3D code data
··········
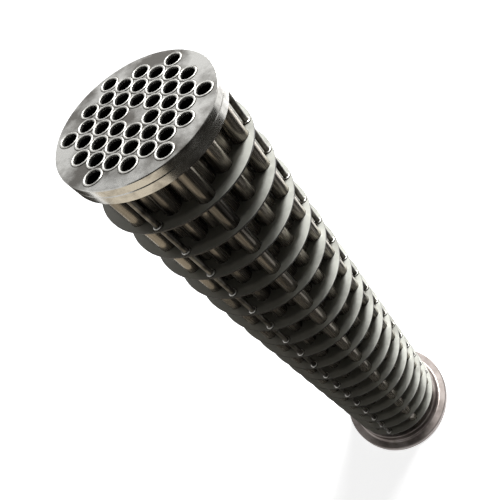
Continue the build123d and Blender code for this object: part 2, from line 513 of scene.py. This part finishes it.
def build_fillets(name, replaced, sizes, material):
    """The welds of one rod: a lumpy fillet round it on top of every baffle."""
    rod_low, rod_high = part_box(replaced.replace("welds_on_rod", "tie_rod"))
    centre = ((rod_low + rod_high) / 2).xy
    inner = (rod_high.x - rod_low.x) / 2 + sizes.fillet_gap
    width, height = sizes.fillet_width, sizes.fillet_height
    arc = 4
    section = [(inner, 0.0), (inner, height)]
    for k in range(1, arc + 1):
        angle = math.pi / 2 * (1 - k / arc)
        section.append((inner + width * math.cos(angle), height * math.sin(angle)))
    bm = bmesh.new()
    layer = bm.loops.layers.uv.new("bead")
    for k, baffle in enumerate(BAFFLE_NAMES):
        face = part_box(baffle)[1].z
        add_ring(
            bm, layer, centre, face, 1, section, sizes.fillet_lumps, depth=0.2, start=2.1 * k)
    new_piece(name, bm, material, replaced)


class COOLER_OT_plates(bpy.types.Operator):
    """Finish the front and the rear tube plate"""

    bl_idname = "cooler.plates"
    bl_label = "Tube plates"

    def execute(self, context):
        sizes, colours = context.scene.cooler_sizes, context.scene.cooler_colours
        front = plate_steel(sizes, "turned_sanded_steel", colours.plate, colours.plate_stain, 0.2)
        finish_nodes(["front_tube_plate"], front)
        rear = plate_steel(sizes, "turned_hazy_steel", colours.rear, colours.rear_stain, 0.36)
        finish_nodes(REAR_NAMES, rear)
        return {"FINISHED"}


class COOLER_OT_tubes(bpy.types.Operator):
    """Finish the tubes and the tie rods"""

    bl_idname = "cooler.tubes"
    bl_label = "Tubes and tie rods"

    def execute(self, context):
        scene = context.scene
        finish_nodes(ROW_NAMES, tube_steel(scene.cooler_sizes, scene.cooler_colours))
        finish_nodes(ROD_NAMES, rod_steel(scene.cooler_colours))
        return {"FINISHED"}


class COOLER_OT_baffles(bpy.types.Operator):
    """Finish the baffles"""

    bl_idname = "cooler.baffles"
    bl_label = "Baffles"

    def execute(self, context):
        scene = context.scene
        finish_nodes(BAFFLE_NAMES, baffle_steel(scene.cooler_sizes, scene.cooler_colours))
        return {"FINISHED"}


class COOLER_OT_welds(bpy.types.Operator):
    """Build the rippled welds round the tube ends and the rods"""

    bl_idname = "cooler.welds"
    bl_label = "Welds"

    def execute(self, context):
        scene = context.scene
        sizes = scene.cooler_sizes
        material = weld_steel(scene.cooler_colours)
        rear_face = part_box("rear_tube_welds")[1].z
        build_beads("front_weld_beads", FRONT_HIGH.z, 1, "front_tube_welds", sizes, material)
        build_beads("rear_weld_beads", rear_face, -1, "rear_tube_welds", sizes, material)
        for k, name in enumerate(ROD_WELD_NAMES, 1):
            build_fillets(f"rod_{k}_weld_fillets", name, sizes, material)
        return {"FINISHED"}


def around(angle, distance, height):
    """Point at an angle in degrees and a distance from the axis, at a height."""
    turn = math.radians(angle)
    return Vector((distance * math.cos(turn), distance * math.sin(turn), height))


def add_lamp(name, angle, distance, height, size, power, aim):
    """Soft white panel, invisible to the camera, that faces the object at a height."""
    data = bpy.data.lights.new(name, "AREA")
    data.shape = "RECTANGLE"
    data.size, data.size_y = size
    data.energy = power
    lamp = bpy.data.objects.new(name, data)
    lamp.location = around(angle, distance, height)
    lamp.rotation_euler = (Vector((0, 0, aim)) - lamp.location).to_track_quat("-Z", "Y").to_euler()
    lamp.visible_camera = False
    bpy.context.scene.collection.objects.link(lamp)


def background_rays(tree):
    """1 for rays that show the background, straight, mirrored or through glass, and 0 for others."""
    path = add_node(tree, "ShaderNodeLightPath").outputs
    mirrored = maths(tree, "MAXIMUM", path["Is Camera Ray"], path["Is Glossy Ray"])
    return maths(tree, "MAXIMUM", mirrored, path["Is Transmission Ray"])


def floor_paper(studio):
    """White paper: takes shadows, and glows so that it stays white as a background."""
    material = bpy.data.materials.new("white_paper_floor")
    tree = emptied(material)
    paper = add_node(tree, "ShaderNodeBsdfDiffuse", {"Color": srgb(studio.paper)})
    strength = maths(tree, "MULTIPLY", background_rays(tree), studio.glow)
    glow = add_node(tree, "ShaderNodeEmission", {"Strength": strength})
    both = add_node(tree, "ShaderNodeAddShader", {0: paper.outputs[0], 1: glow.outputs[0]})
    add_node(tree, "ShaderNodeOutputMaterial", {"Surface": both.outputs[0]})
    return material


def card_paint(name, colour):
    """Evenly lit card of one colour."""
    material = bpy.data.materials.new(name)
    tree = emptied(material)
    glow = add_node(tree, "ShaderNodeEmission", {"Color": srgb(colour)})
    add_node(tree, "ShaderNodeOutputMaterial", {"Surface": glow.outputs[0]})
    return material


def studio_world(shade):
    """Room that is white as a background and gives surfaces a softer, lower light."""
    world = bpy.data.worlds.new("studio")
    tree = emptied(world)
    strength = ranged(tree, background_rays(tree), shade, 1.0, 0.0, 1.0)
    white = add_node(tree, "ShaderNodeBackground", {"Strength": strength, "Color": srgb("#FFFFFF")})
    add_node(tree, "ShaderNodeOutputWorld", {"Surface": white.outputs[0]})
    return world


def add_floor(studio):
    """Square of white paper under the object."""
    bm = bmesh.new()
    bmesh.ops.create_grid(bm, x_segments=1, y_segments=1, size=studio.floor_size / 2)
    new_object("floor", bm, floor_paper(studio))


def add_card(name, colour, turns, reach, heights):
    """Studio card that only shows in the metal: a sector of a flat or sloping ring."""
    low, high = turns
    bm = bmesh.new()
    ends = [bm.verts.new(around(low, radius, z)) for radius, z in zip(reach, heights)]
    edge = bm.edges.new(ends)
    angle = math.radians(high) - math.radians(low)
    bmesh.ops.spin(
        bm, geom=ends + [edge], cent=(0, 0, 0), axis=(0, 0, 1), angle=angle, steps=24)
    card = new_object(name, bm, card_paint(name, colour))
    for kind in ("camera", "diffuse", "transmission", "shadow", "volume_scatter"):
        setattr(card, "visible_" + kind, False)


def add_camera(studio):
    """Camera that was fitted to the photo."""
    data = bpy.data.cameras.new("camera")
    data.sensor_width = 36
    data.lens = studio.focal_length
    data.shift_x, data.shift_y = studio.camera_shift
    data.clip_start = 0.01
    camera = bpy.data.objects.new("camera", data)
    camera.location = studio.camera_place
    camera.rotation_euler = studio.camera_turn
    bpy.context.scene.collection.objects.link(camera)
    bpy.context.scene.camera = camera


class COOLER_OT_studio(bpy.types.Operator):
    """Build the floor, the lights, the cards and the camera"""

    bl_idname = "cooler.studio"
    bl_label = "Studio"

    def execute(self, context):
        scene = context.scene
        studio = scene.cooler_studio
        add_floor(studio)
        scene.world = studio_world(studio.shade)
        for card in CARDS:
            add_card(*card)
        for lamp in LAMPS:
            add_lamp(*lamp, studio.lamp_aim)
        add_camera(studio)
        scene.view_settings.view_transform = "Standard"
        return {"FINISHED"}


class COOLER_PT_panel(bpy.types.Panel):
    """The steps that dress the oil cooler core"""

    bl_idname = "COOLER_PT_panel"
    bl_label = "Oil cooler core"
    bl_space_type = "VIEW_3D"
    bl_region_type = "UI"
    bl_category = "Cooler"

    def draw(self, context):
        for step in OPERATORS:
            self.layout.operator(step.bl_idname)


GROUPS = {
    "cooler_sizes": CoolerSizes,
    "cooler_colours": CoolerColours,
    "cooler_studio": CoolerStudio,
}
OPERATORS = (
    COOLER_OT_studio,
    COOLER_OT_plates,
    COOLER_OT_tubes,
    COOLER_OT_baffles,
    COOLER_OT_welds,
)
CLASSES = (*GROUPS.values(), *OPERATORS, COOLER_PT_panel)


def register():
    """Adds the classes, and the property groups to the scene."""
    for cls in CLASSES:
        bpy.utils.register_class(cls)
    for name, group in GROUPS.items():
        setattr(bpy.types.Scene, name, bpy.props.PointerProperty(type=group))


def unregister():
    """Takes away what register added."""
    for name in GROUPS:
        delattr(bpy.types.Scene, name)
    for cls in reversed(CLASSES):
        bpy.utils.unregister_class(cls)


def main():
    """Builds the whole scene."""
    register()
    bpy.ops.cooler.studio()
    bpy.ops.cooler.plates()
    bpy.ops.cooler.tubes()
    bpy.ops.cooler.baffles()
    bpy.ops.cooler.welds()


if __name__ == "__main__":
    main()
··········
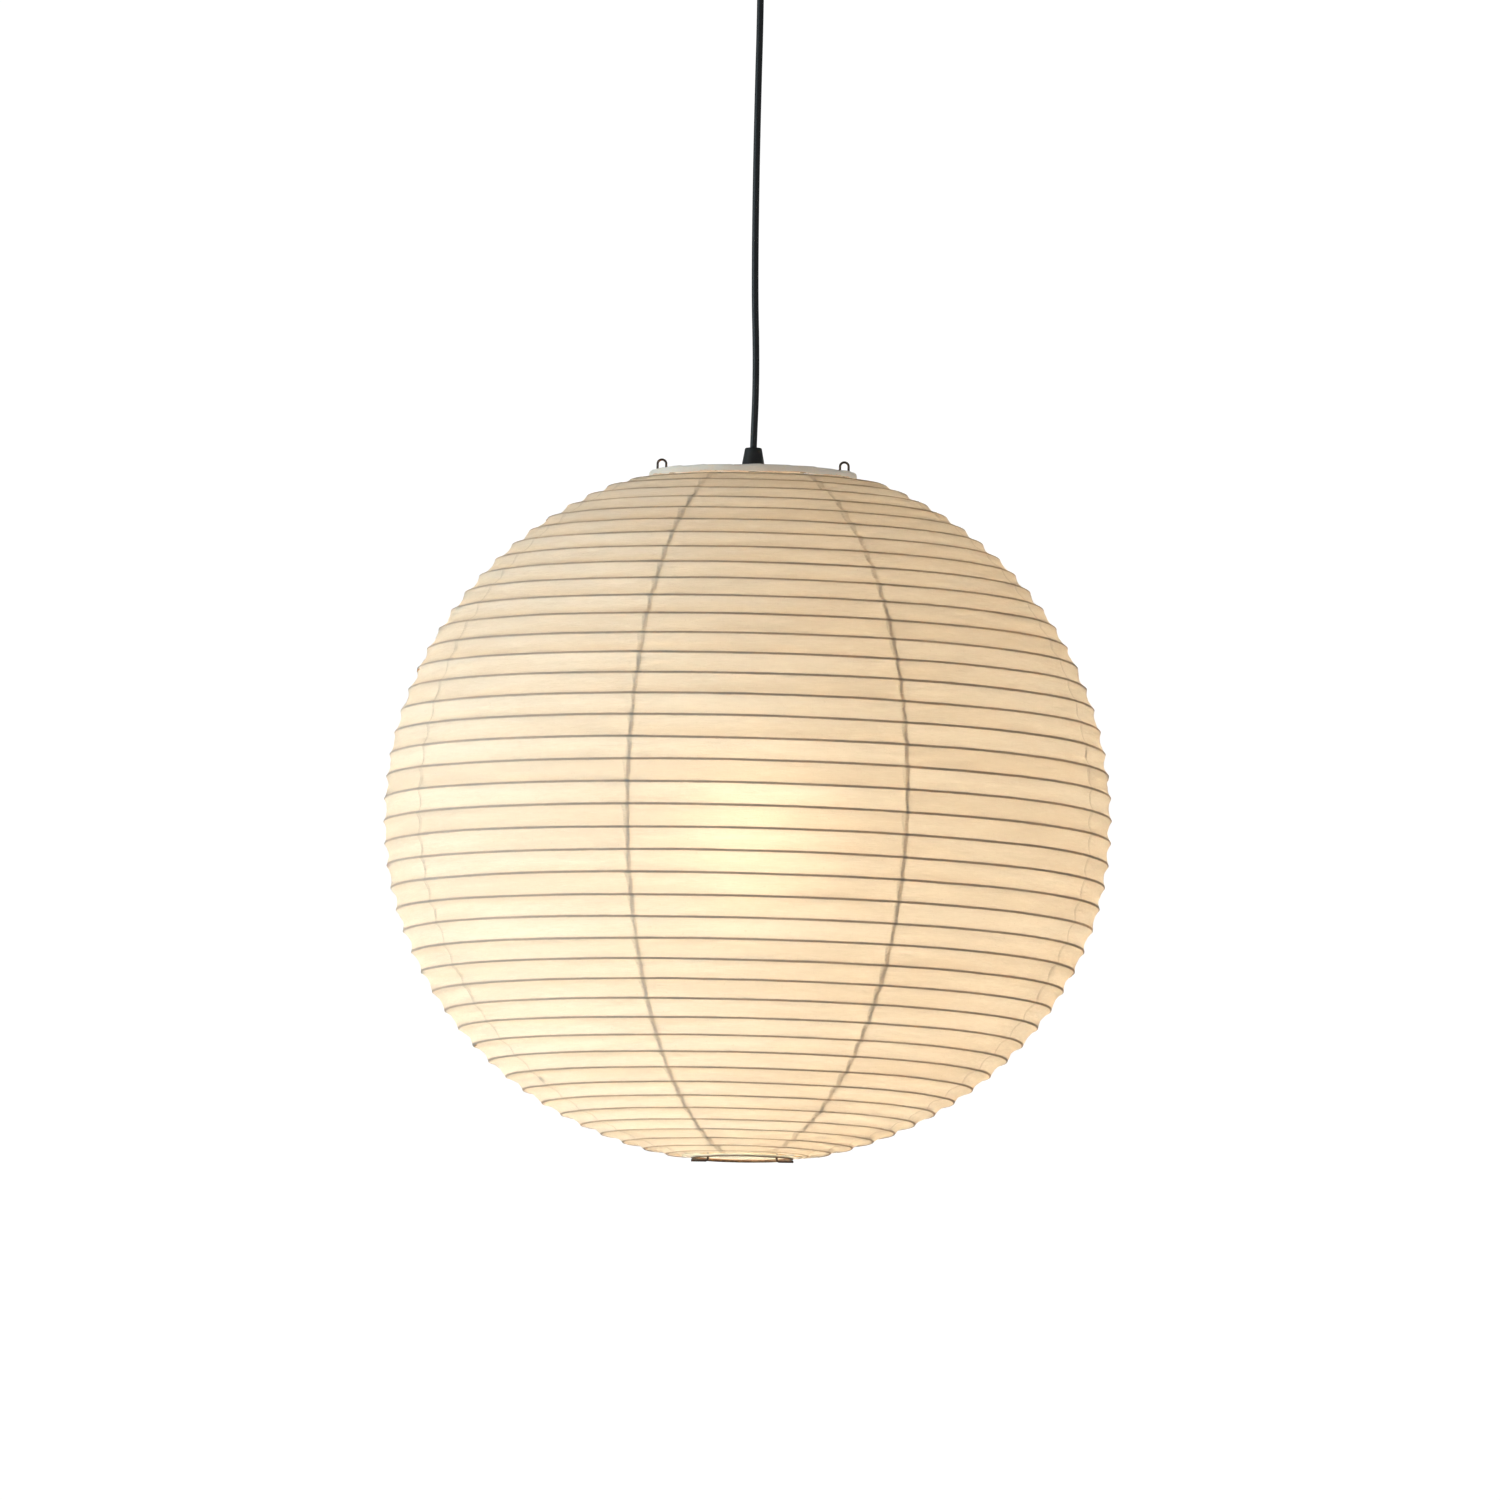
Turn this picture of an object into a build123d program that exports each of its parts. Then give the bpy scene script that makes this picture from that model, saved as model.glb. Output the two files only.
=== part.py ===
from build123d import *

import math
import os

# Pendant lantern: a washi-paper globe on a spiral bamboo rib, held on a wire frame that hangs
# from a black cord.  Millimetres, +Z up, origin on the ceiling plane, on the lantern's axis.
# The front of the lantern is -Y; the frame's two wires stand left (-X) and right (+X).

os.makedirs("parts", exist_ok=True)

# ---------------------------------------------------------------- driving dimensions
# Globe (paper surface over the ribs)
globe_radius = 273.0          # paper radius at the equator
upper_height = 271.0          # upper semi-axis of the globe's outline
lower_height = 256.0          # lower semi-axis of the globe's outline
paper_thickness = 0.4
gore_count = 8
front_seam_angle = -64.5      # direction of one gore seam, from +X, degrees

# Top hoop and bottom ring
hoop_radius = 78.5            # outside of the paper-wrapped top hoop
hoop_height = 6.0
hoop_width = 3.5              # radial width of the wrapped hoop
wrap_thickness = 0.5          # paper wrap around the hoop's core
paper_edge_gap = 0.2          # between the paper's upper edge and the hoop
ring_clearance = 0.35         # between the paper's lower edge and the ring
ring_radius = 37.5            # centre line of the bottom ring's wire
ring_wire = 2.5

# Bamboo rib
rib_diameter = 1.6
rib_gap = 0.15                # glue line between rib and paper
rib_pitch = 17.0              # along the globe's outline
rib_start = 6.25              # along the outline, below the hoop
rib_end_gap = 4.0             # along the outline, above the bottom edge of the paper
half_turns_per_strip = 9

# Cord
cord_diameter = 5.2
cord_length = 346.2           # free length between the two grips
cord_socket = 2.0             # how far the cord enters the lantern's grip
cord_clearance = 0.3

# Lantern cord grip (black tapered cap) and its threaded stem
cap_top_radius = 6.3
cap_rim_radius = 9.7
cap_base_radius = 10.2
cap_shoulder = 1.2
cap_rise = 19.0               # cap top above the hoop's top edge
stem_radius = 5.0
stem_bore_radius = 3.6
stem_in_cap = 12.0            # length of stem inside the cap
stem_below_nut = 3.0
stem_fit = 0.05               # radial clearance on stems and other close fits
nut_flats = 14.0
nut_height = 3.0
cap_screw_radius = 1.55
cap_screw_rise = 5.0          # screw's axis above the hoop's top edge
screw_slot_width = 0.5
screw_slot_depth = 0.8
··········
Directive:
The lines from the one containing "Turn this picture" to the one containing "cord_clearance = 0.3", both included, are to be extracted exactly; give no other line.

Exercise solution:
Turn this picture of an object into a build123d program that exports each of its parts. Then give the bpy scene script that makes this picture from that model, saved as model.glb. Output the two files only.
=== part.py ===
from build123d import *

import math
import os

# Pendant lantern: a washi-paper globe on a spiral bamboo rib, held on a wire frame that hangs
# from a black cord.  Millimetres, +Z up, origin on the ceiling plane, on the lantern's axis.
# The front of the lantern is -Y; the frame's two wires stand left (-X) and right (+X).

os.makedirs("parts", exist_ok=True)

# ---------------------------------------------------------------- driving dimensions
# Globe (paper surface over the ribs)
globe_radius = 273.0          # paper radius at the equator
upper_height = 271.0          # upper semi-axis of the globe's outline
lower_height = 256.0          # lower semi-axis of the globe's outline
paper_thickness = 0.4
gore_count = 8
front_seam_angle = -64.5      # direction of one gore seam, from +X, degrees

# Top hoop and bottom ring
hoop_radius = 78.5            # outside of the paper-wrapped top hoop
hoop_height = 6.0
hoop_width = 3.5              # radial width of the wrapped hoop
wrap_thickness = 0.5          # paper wrap around the hoop's core
paper_edge_gap = 0.2          # between the paper's upper edge and the hoop
ring_clearance = 0.35         # between the paper's lower edge and the ring
ring_radius = 37.5            # centre line of the bottom ring's wire
ring_wire = 2.5

# Bamboo rib
rib_diameter = 1.6
rib_gap = 0.15                # glue line between rib and paper
rib_pitch = 17.0              # along the globe's outline
rib_start = 6.25              # along the outline, below the hoop
rib_end_gap = 4.0             # along the outline, above the bottom edge of the paper
half_turns_per_strip = 9

# Cord
cord_diameter = 5.2
cord_length = 346.2           # free length between the two grips
cord_socket = 2.0             # how far the cord enters the lantern's grip
cord_clearance = 0.3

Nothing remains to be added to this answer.